JOB
Everything from the first line down to the line containing "stitching.links.new(finished.outputs[0], group_out.inputs[0])" should be reproduced exactly; please include nothing else.

GIVEN DATA
★ ★ ★ ★ ★ ★ ★

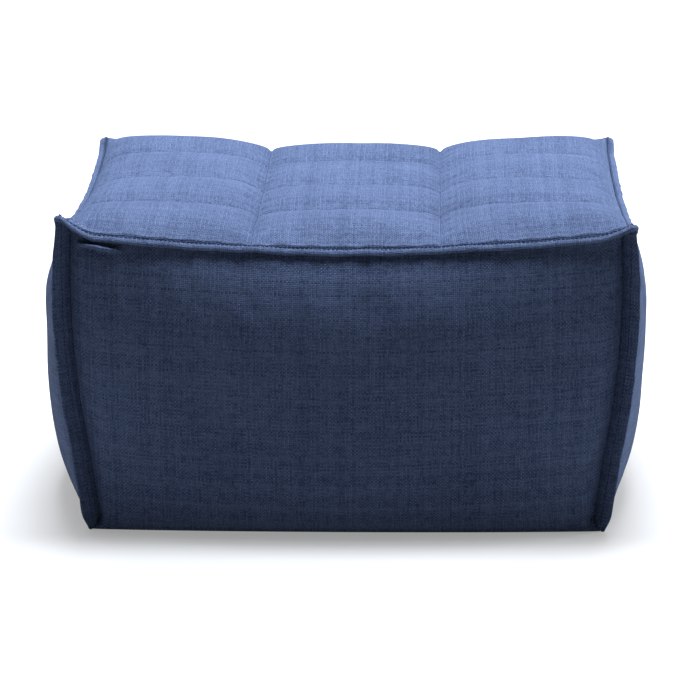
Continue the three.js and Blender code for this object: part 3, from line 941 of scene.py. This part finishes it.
heading = add_node(stitching, "GeometryNodeInputTangent")
aligned = add_node(stitching, "FunctionNodeAlignRotationToVector", {"axis": "X"},
                   Vector=heading.outputs[0])
half_length = math_node(stitching, "MULTIPLY", group_in.outputs["Stitch Length"], 0.5)
stitch_size = add_node(stitching, "ShaderNodeCombineXYZ", X=half_length,
                       Y=group_in.outputs["Thread Radius"], Z=group_in.outputs["Thread Radius"])
stitch = add_node(stitching, "GeometryNodeMeshUVSphere", Segments=6, Rings=5, Radius=1.0)
lying = add_node(stitching, "GeometryNodeTransform", Geometry=stitch.outputs[0],
                 Rotation=(0.0, math.pi / 2, 0.0))
placed = add_node(stitching, "GeometryNodeInstanceOnPoints", Points=places.outputs[0],
                  Instance=lying.outputs[0], Rotation=aligned.outputs[0], Scale=stitch_size.outputs[0])
real = add_node(stitching, "GeometryNodeRealizeInstances", Geometry=placed.outputs[0])
finished = add_node(stitching, "GeometryNodeSetMaterial", Geometry=real.outputs[0], Material=thread)
stitching.links.new(finished.outputs[0], group_out.inputs[0])

modifier = stitch_path.modifiers.new("stitching", "NODES")
modifier.node_group = stitching
for item in stitching.interface.items_tree:
    if item.in_out == "INPUT" and item.name in stitch_values:
        modifier[item.identifier] = stitch_values[item.name]
depsgraph = bpy.context.evaluated_depsgraph_get()
topstitching_mesh = bpy.data.meshes.new_from_object(stitch_path.evaluated_get(depsgraph))
bpy.data.objects.remove(stitch_path)
topstitching = bpy.data.objects.new("topstitching", topstitching_mesh)
bpy.context.scene.collection.objects.link(topstitching)
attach(topstitching, "root")

# Base: a plain darker cloth, stretched flat under the stool, on which it rests. Its edge lies
# inside the hems of the side panels and the feet of the corners' flanges.
BASE_LIGHT = (0.045, 0.060, 0.100, 1.0)
BASE_DARK = (0.024, 0.033, 0.060, 1.0)

base_cloth = bpy.data.materials.new("base_cloth")
base_cloth.use_nodes = True
base_tree = base_cloth.node_tree
base_place = add_node(base_tree, "ShaderNodeTexCoord").outputs["Object"]
base_weave = add_node(base_tree, "ShaderNodeTexNoise", Vector=base_place, Scale=900.0,
                      Detail=2.0).outputs[0]
base_shader = base_tree.nodes["Principled BSDF"]
base_tree.links.new(mix_colours(base_tree, base_weave, BASE_DARK, BASE_LIGHT),
                    base_shader.inputs["Base Color"])
base_bump = add_node(base_tree, "ShaderNodeBump", Height=base_weave, Strength=0.4, Distance=0.0005)
base_tree.links.new(base_bump.outputs[0], base_shader.inputs["Normal"])
base_shader.inputs["Roughness"].default_value = 0.9
base_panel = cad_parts["base_panel"]
base_panel.data.materials.clear()
base_panel.data.materials.append(base_cloth)

# Floor and light: a pale floor that glows a little, so that its shadow isn't black, two soft lights
# overhead, a wide one behind that keeps the floor white, and a softer one on each side. None stands
# in front, so the front stays in shade.
FLOOR_RADIUS = 14.0
FLOOR_SIDES = 96
FLOOR_COLOUR = (0.29, 0.29, 0.29, 1.0)
FLOOR_GLOW = 0.31
FLOOR_MOTTLE = 1.02
COOL_LIGHT = (0.94, 0.99, 1.07)
ROOM_GLOW = 0.01

floor_mesh = bpy.data.meshes.new("floor")
floor_angles = np.linspace(0, 2 * math.pi, FLOOR_SIDES, endpoint=False)
floor_points = np.stack((np.cos(floor_angles), np.sin(floor_angles), 0 * floor_angles), -1)
floor_points *= FLOOR_RADIUS
floor_mesh.from_pydata(floor_points.tolist(), [], [list(range(FLOOR_SIDES))])
floor = bpy.data.objects.new("floor", floor_mesh)
bpy.context.scene.collection.objects.link(floor)
floor_material = bpy.data.materials.new("floor_paint")
floor_material.use_nodes = True
floor_tree = floor_material.node_tree
floor_place = add_node(floor_tree, "ShaderNodeTexCoord").outputs["Object"]
floor_noise = add_node(floor_tree, "ShaderNodeTexNoise", Vector=floor_place, Scale=3.0,
                       Detail=3.0).outputs[0]
floor_shader = floor_tree.nodes["Principled BSDF"]
floor_light = tuple(FLOOR_MOTTLE * c for c in FLOOR_COLOUR[:3]) + (1.0,)
floor_tree.links.new(mix_colours(floor_tree, floor_noise, FLOOR_COLOUR, floor_light),
                     floor_shader.inputs["Base Color"])
floor_shader.inputs["Roughness"].default_value = 0.8
floor_shader.inputs["Emission Color"].default_value = (1.0, 1.0, 1.0, 1.0)
floor_shader.inputs["Emission Strength"].default_value = FLOOR_GLOW
floor_shader.inputs["Specular IOR Level"].default_value = 0.1
floor_mesh.materials.append(floor_material)


def soft_light(name, place, aim, size, power, colour=(1.0, 1.0, 1.0)):
    """A rectangular light that shines from its place towards its aim."""
    data = bpy.data.lights.new(name, "AREA")
    data.shape = "RECTANGLE"
    data.size, data.size_y = size
    data.energy = power
    data.color = colour
    light = bpy.data.objects.new(name, data)
    bpy.context.scene.collection.objects.link(light)
    light.location = place
    light.rotation_euler = (Vector(aim) - Vector(place)).to_track_quat("-Z", "Y").to_euler()


soft_light("overhead", (0.15, 0.85, 3.4), (0.15, 0.85, 0.0), (2.0, 3.0), 315.0, COOL_LIGHT)
soft_light("narrow overhead", (0.10, 0.20, 3.4), (0.10, 0.20, 0.0), (1.8, 0.9), 135.0, COOL_LIGHT)
soft_light("backdrop", (0.0, 5.6, 4.5), (0.0, 5.6, 0.0), (9.0, 7.0), 990.0)
soft_light("right", (3.5, 0.4, 1.0), (0.0, 0.2, 0.2), (2.0, 1.2), 160.0)
soft_light("left", (-3.5, 0.3, 0.9), (0.0, 0.2, 0.2), (2.0, 1.0), 60.0)

world = bpy.data.worlds.new("studio")
world.use_nodes = True
world.node_tree.nodes["Background"].inputs["Color"].default_value = (1.0, 1.0, 1.0, 1.0)
world.node_tree.nodes["Background"].inputs["Strength"].default_value = ROOM_GLOW
bpy.context.scene.world = world
bpy.context.scene.view_settings.view_transform = "Standard"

★ ★ ★ ★ ★ ★ ★

ANSWER TO THE TASK
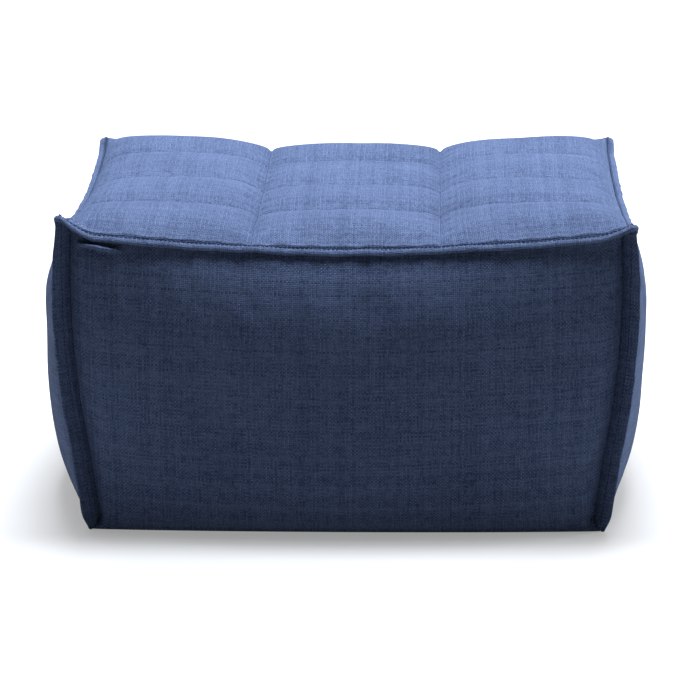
Continue the three.js and Blender code for this object: part 3, from line 941 of scene.py. This part finishes it.
heading = add_node(stitching, "GeometryNodeInputTangent")
aligned = add_node(stitching, "FunctionNodeAlignRotationToVector", {"axis": "X"},
                   Vector=heading.outputs[0])
half_length = math_node(stitching, "MULTIPLY", group_in.outputs["Stitch Length"], 0.5)
stitch_size = add_node(stitching, "ShaderNodeCombineXYZ", X=half_length,
                       Y=group_in.outputs["Thread Radius"], Z=group_in.outputs["Thread Radius"])
stitch = add_node(stitching, "GeometryNodeMeshUVSphere", Segments=6, Rings=5, Radius=1.0)
lying = add_node(stitching, "GeometryNodeTransform", Geometry=stitch.outputs[0],
                 Rotation=(0.0, math.pi / 2, 0.0))
placed = add_node(stitching, "GeometryNodeInstanceOnPoints", Points=places.outputs[0],
                  Instance=lying.outputs[0], Rotation=aligned.outputs[0], Scale=stitch_size.outputs[0])
real = add_node(stitching, "GeometryNodeRealizeInstances", Geometry=placed.outputs[0])
finished = add_node(stitching, "GeometryNodeSetMaterial", Geometry=real.outputs[0], Material=thread)
stitching.links.new(finished.outputs[0], group_out.inputs[0])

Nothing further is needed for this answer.